Hey Banksy: Here are five Canadian buildings that aren't as 'vanilla' as One World Trade Center Add to ...

Banksy is a troublemaker – and this week the anonymous-but-famous British artist was poking a stick at both New York and ... Canadians. In an opinion piece he published on his website the graffiti artist complained that the new skyscraper at One World Trade Center "declares the glory days of New York are gone." The building he said, is mediocre, "shy," unworthy of New York's bold spirit. 

"It's vanilla," he writes. "It looks like something they would build in Canada."

Ouch. Banksy is right about 1 WTC. (That tower, first imagined as a monument in itself, has been watered down into vague, high-security blandness.) But is the attack on Canada fair? It's true that this country favours subtlety in our buildings, and our current crop of high-rises tend toward glassy predictability that lets developers sleep easy.
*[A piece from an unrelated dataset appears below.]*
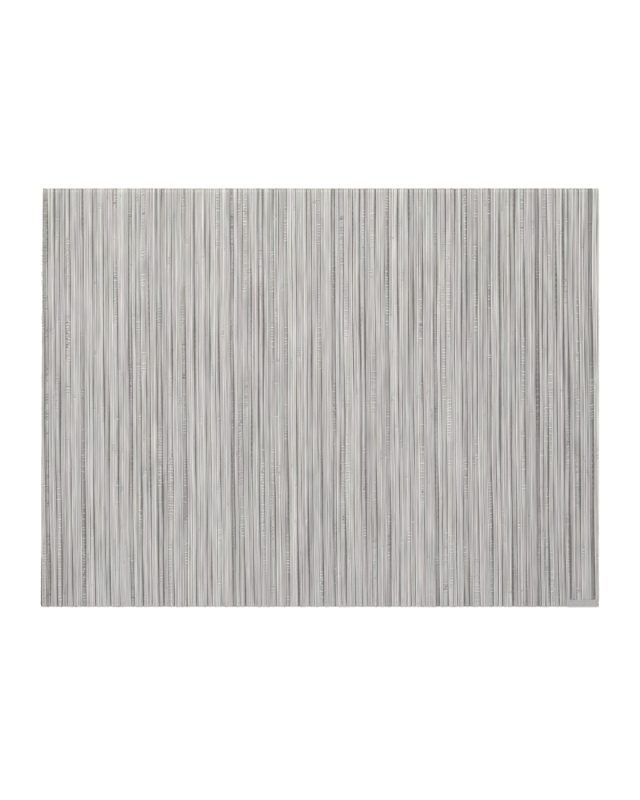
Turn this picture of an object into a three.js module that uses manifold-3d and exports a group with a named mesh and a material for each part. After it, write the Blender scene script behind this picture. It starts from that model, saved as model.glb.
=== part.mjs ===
// A flat rectangular placemat of woven vinyl, lying face up.
// It is one piece of cloth: thick coloured yarns lie side by side across it in uneven ribs, thin
// cross yarns hold them together at the back, and the cut ends are pressed flat with heat.
// Millimetres. +X runs along the long side, +Y to the mat's top edge, and +Z up from the table.
import * as THREE from "three";
import { mergeVertices } from "three/addons/utils/BufferGeometryUtils.js";
import Module from "manifold-3d";

// The whole mat.
const LENGTH = 480;
const WIDTH = 360;
const THICKNESS = 2;
// How far the upper and the lower corners stand back from the full length, as the mat was cut.
const TOP_LEFT_BACK = 1.4;
const BOTTOM_RIGHT_BACK = 0.2;

// The bands along both cut ends where heat has pressed the ribs flat.
const SEAL_BAND = 3;
const SEAL_HEIGHT = 1.4;

// The smooth plain patch pressed into the lower right corner.
const PATCH_LENGTH = 26.3;
const PATCH_WIDTH = 6.2;
const PATCH_HEIGHT = 1.2;
const PATCH_CORE = 0.3;

// One loom repeat of ribs, from left to right: the rib's width, the height of its yarns, the
// height of the groove on its left, and how many yarns lie side by side in it.
const RIBS = [
  { width: 3.4, crown: 1.75, groove: 1.15, yarns: 2 },
  { width: 6.0, crown: 1.95, groove: 0.7, yarns: 3 },
  { width: 4.3, crown: 1.8, groove: 0.8, yarns: 1 },
  { width: 4.3, crown: 2.0, groove: 0.7, yarns: 2 },
  { width: 4.7, crown: 1.6, groove: 1.15, yarns: 2 },
  { width: 4.7, crown: 1.95, groove: 0.8, yarns: 2 },
  { width: 3.9, crown: 1.85, groove: 1.15, yarns: 2 },
  { width: 3.0, crown: 1.4, groove: 1.1, yarns: 1 },
  { width: 4.3, crown: 2.0, groove: 0.7, yarns: 2 },
  { width: 3.4, crown: 1.9, groove: 1.15, yarns: 1 },
  { width: 3.4, crown: 1.9, groove: 0.7, yarns: 1 },
  { width: 6.0, crown: 1.85, groove: 1.15, yarns: 3 },
  { width: 3.9, crown: 1.7, groove: 0.75, yarns: 1 },
  { width: 4.7, crown: 2.0, groove: 0.7, yarns: 2 },
  { width: 3.4, crown: 1.85, groove: 1.15, yarns: 1 },
  { width: 4.3, crown: 1.95, groove: 0.8, yarns: 2 },
  { width: 5.2, crown: 1.9, groove: 1.15, yarns: 2 },
  { width: 2.6, crown: 1.5, groove: 0.9, yarns: 1 },
  { width: 3.4, crown: 1.95, groove: 0.75, yarns: 1 },
  { width: 4.3, crown: 1.7, groove: 1.15, yarns: 1 },
  { width: 4.3, crown: 1.95, groove: 0.7, yarns: 2 },
];

// The flank of a rib takes this share of its width, and yarns in one rib part by this much.
const FLANK_SHARE = 0.18;
const DIP_BETWEEN_YARNS = 0.15;

// Where the first repeat starts, from the mat's left side, and how many ribs lie before it.
const REPEAT_START = 3.7;
const RIBS_BEFORE = 2;

// The ribs were woven a little crooked: they lean over more and more towards the lower edge,
// and bend slightly to and fro.
const LEAN = 2.75;
const LEAN_GROWTH = 1.8;
const BENDS = [
  { reach: 0.18, alongRib: 250, acrossRibs: 190, start: 0.1 },
  { reach: 0.12, alongRib: 170, acrossRibs: -97, start: 0.6 },
];
const STEPS_ALONG_RIB = 5;

// How far the ribbed cloth runs past the mat's outline before it is cut.
const OVERCUT = 6;

const wasm = await Module();
wasm.setup();

// A closed three.js geometry as a solid that can be joined and cut.
function toSolid(geometry) {
  geometry.deleteAttribute("normal");
  geometry.deleteAttribute("uv");
  const merged = mergeVertices(geometry, 1e-4);
  return new wasm.Manifold(
    new wasm.Mesh({
      numProp: 3,
      vertProperties: merged.attributes.position.array,
      triVerts: new Uint32Array(merged.index.array),
    }),
  );
}

// A joined and cut solid as a three.js geometry.
function toGeometry(solid) {
  const mesh = solid.getMesh();
  const geometry = new THREE.BufferGeometry();
  geometry.setAttribute("position", new THREE.BufferAttribute(mesh.vertProperties, 3));
  geometry.setIndex(new THREE.BufferAttribute(mesh.triVerts, 1));
  geometry.computeVertexNormals();
  return geometry;
}

// A rectangular block between two corners.
function block(low, high) {
  const geometry = new THREE.BoxGeometry(high.x - low.x, high.y - low.y, high.z - low.z);
  geometry.translate((low.x + high.x) / 2, (low.y + high.y) / 2, (low.z + high.z) / 2);
  return toSolid(geometry);
}

// The points of one rib's upper side, from the bottom of the groove on its left.
function ribPoints(rib, left) {
  const points = [new THREE.Vector2(left, rib.groove)];
  const flank = rib.width * FLANK_SHARE;
  const span = rib.width - 2 * flank;
  for (let edge = 0; edge <= rib.yarns; edge += 1) {
    const between = edge > 0 && edge < rib.yarns;
    const height = between ? rib.crown - DIP_BETWEEN_YARNS : rib.crown;
    points.push(new THREE.Vector2(left + flank + (span * edge) / rib.yarns, height));
  }
  return points;
}

// The cloth seen on its cut end: a flat underside, and the loom repeat over and over on top.
function ribProfile() {
  const before = RIBS.slice(-RIBS_BEFORE);
  const start = REPEAT_START - LENGTH / 2 - before.reduce((sum, rib) => sum + rib.width, 0);
  const top = [];
  let left = start;
  for (let count = -RIBS_BEFORE; left < LENGTH / 2 + OVERCUT; count += 1) {
    const rib = RIBS[(count + RIBS.length) % RIBS.length];
    top.push(...ribPoints(rib, left));
    left += rib.width;
  }
  const last = new THREE.Vector2(left, RIBS[0].groove);
  const underside = [new THREE.Vector2(left, 0), new THREE.Vector2(start, 0)];
  return new THREE.Shape([...top, last, ...underside].reverse());
}

// How far a rib lies to the right of where it was set up in the loom.
function wander(x, y) {
  const down = Math.max(0.5 - y / WIDTH, 0);
  let shift = LEAN * (down ** LEAN_GROWTH - 0.5);
  for (const bend of BENDS) {
    const turns = y / bend.alongRib + x / bend.acrossRibs + bend.start;
    shift += bend.reach * Math.sin(2 * Math.PI * turns);
  }
  return shift;
}

// The ribbed cloth before it is cut to size: the profile drawn along the ribs.
function wovenCloth() {
  const run = WIDTH + 2 * OVERCUT;
  const options = { depth: run, steps: STEPS_ALONG_RIB, bevelEnabled: false };
  const geometry = new THREE.ExtrudeGeometry(ribProfile(), options);
  geometry.rotateX(Math.PI / 2);
  geometry.translate(0, run / 2, 0);
  const place = geometry.attributes.position;
  for (let i = 0; i < place.count; i += 1) {
    place.setX(i, place.getX(i) + wander(place.getX(i), place.getY(i)));
  }
  return toSolid(geometry);
}

// The mat's outline, as an upright prism through its whole thickness.
function cutOutline() {
  const halfLength = LENGTH / 2;
  const halfWidth = WIDTH / 2;
  const outline = new THREE.Shape([
    new THREE.Vector2(-halfLength, -halfWidth),
    new THREE.Vector2(halfLength - BOTTOM_RIGHT_BACK, -halfWidth),
    new THREE.Vector2(halfLength, halfWidth),
    new THREE.Vector2(-halfLength + TOP_LEFT_BACK, halfWidth),
  ]);
  const geometry = new THREE.ExtrudeGeometry(outline, { depth: 2 * THICKNESS, bevelEnabled: false });
  geometry.translate(0, 0, -THICKNESS / 2);
  return toSolid(geometry);
}

// The space above one pressed end. side is 1 at the top edge and -1 at the bottom edge.
function sealTool(side) {
  const inner = side * (WIDTH / 2 - SEAL_BAND);
  const outer = side * (WIDTH / 2 + OVERCUT);
  return block(
    new THREE.Vector3(-LENGTH, Math.min(inner, outer), SEAL_HEIGHT),
    new THREE.Vector3(LENGTH, Math.max(inner, outer), 2 * THICKNESS),
  );
}

// The block that holds the corner patch, between two heights.
function patchBlock(bottom, top, past) {
  return block(
    new THREE.Vector3(LENGTH / 2 - PATCH_LENGTH, -WIDTH / 2 - past, bottom),
    new THREE.Vector3(LENGTH / 2 + past, -WIDTH / 2 + PATCH_WIDTH, top),
  );
}

function placematSolid() {
  const outline = cutOutline();
  const pressed = wovenCloth()
    .subtract(sealTool(1))
    .subtract(sealTool(-1))
    .add(patchBlock(PATCH_CORE, PATCH_HEIGHT, OVERCUT))
    .subtract(patchBlock(PATCH_HEIGHT, 2 * THICKNESS, 2 * OVERCUT));
  return pressed.intersect(outline);
}

const vinyl = new THREE.MeshStandardMaterial({ color: 0xc0bebb, roughness: 0.45, metalness: 0 });
const placemat = new THREE.Mesh(toGeometry(placematSolid()), vinyl);
placemat.name = "placemat";

const part = new THREE.Group();
part.add(placemat);

export default part;
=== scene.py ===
# %% [markdown]
# # A woven vinyl placemat
# The object is a flat table mat, 480 mm long and 360 mm wide. It was woven on a loom from thick
# coloured vinyl yarns, which lie side by side in uneven ribs, and thin cross yarns that bind them.
# A flat picture on a slab would be the quick way to make it. Here each yarn is a mesh of its own
# shape instead, so the ribs, the grooves and the cut ends stay right from every side and close up.
# The first cell loads the solid model that every piece has to fit, and keeps its box.

# %% Load the solid model
from collections import namedtuple
from math import pi, sqrt

import bpy
import numpy as np
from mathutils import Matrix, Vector


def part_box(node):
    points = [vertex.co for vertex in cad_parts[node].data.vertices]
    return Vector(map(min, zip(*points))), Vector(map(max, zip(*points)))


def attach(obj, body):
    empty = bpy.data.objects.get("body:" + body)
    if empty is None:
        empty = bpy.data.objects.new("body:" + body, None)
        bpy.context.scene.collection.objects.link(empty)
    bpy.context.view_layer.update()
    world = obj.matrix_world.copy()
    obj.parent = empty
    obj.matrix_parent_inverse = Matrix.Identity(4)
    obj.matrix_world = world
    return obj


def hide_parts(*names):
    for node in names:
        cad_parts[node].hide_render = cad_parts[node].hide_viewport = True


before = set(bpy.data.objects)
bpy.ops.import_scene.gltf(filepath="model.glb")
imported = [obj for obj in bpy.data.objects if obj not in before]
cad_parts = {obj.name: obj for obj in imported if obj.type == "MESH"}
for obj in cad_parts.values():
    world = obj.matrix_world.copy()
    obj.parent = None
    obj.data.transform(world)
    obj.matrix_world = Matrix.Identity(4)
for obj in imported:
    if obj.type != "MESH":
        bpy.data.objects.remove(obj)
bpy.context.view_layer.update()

LOW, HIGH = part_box("placemat")
BODY = "root"
MM = 0.001
print("solid model, mm:", [round(side / MM, 2) for side in HIGH - LOW])

# %% [markdown]
# ## The camera
# The mat was photographed from straight above, with hardly any perspective: its sides stay
# parallel to the picture's. A long lens from far away gives that. One pixel of the picture is
# 0.860 mm of mat, from the mat's real length over its length in the picture, so the height that
# the lens takes in, and with it the camera's distance, follow from the picture's 800 rows.

# %% Camera
PICTURE_ROWS = 800
PICTURE_COLUMNS = 640
MAT_LENGTH_IN_PIXELS = 558.3
MAT_CENTRE_IN_PIXELS = (319.8, 397.45)
LENS = 100
SENSOR = 36

length = HIGH.x - LOW.x
width = HIGH.y - LOW.y
pixel = length / MAT_LENGTH_IN_PIXELS
distance = PICTURE_ROWS * pixel * LENS / SENSOR

lens = bpy.data.cameras.new("camera")
lens.lens = LENS
lens.sensor_width = SENSOR
lens.clip_end = 10
camera = bpy.data.objects.new("camera", lens)
camera.location = (
    (PICTURE_COLUMNS / 2 - MAT_CENTRE_IN_PIXELS[0]) * pixel,
    (MAT_CENTRE_IN_PIXELS[1] - PICTURE_ROWS / 2) * pixel,
    HIGH.z + distance,
)
bpy.context.scene.collection.objects.link(camera)
bpy.context.scene.camera = camera
print(f"one pixel is {pixel / MM:.3f} mm, and the camera is {distance:.3f} m up")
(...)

But here's proof that we can go a little wild, too. 

L Tower

An interesting comparison point for Bansky's main target. Both One World Trade Center and this skyscraper in Toronto were originally designed – both in wildly shaped, seriously impractical ways by the Polish-American architect Daniel Libeskind. But while 1 WTC was handed to other architects and watered down, the L Tower is almost done, and its 57-storey form still has a swooping front facade that slopes up to a point at the top. It is far from vanilla. (Though it's also not shaped like an L any more, after a museum that was part of its original plan vanished.)

Beach + Howe

Just approved last week, this tower project in Vancouver twists expectations about what a high-rise building can be. Literally: The tower, which will hold apartments for sale, begins next to a bridge overpass and does a half-twist as it rises up. Designed by the Danish architects Bjarke Ingels Group, it'll be as ambitious as any new building in North America.

River City

Montreal's Saucier + Perrotte Architectes are never dull, and here they've designed four varied and gutsy buildings in Toronto: The first one black and jagged like a Stealth Bomber flying sideways, the next a cluster of three white circuit boards linked by bridges.

Picasso

Wild as anything going up in New York right now, this 39-storey building in downtown Toronto looks like a stack of white-and-grey boxes stacked half-akimbo, with accents of luscious red. And it is designed by locals, no less, Teeple Architects.

Mirvish-Gehry Toronto

This Toronto project by the world's most famous architect, (Canadian-born!) Frank Gehry, is nothing if not bold. It would include three 80-storey condos, a private art museum and more – all wrapped in a facade that resembles some half-sliced onion skins. It may or may not happen: David Mirvish, the theatre producer and heir to Honest Ed's, has not been able to settle the city's questions about the plan, and he's been arguing that the city is simply too timid to build boldly. It's a self-serving argument, but one Banksy would surely endorse. If the complex is approved this winter, it'll be a 900-foot-tall arrow pointing to a less vanilla future.